The European stocks benchmark ended September with losses of 3.4% after a seven-month winning streak, as a surge in government bond yields drove investors out of high-growth sectors such as technology into economically sensitive banking and energy stocks.
“Recent market moves suggest that a rotation is under way in favour of sectors and assets that benefit from a consumption shift from goods towards services,” BCA analysts said in a note.
“Given that we do not expect rising interest rates to have a damaging impact on the real economy over the coming 12-18 months, we recommend that investors maintain a moderate overweight allocation to stocks.”
A growing number of risks including hawkish stance from the U.S. Federal Reserve, supply-chain constraints and Chinese property developer Evergrande’s financial troubles have weighed on sentiment this month, even as investors bet on a steady European economy.
Defensives-heavy Swiss market is among the biggest decliners this month, while banking-heavy Spanish and British indexes remained buoyant.
Among individual stocks, Sweden’s H&M was 3.4% lower after the retailer said supply disruptions hit sales in September.
Spirits maker Diageo Plc gained 1.2%, hitting a record high after it forecast a boost to operating margins as people opt for premium brands.

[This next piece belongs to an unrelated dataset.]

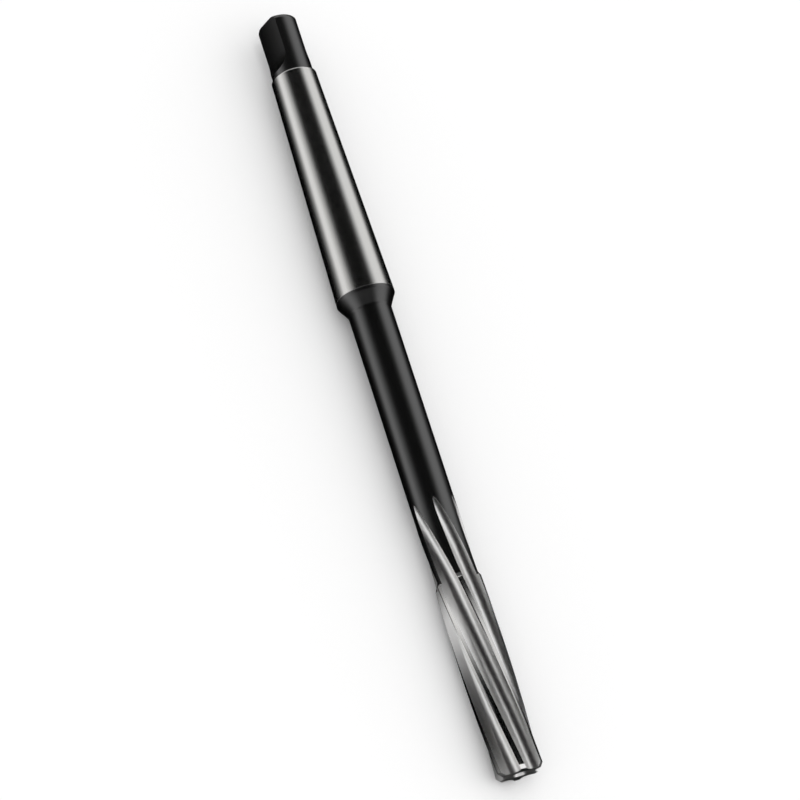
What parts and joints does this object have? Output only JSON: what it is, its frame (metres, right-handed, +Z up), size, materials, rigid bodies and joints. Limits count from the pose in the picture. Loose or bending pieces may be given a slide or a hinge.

“The company (Diageo) did say that cost pressures were rising, but that for the moment they were manageable, helping to push the shares to a new record high. That must be worth raising a glass to,” said Michael Hewson, chief market analyst at CMC Markets UK.
Swedish cloud communication services provider Sinch rose 3.1% after saying it had agreed to buy cloud-based email delivery platform Pathwire in a deal worth about $1.9 billion.
British online fashion retailer Boohoo tumbled 15.1% as it warned that freight inflation and higher wages for its distribution centre workers would impact full-year profit margins.
(Reporting by Sruthi Shankar and Shreyashi Sanyal in Bengaluru; Editing by Subhranshu Sahu and Arun Koyyur, William Maclean)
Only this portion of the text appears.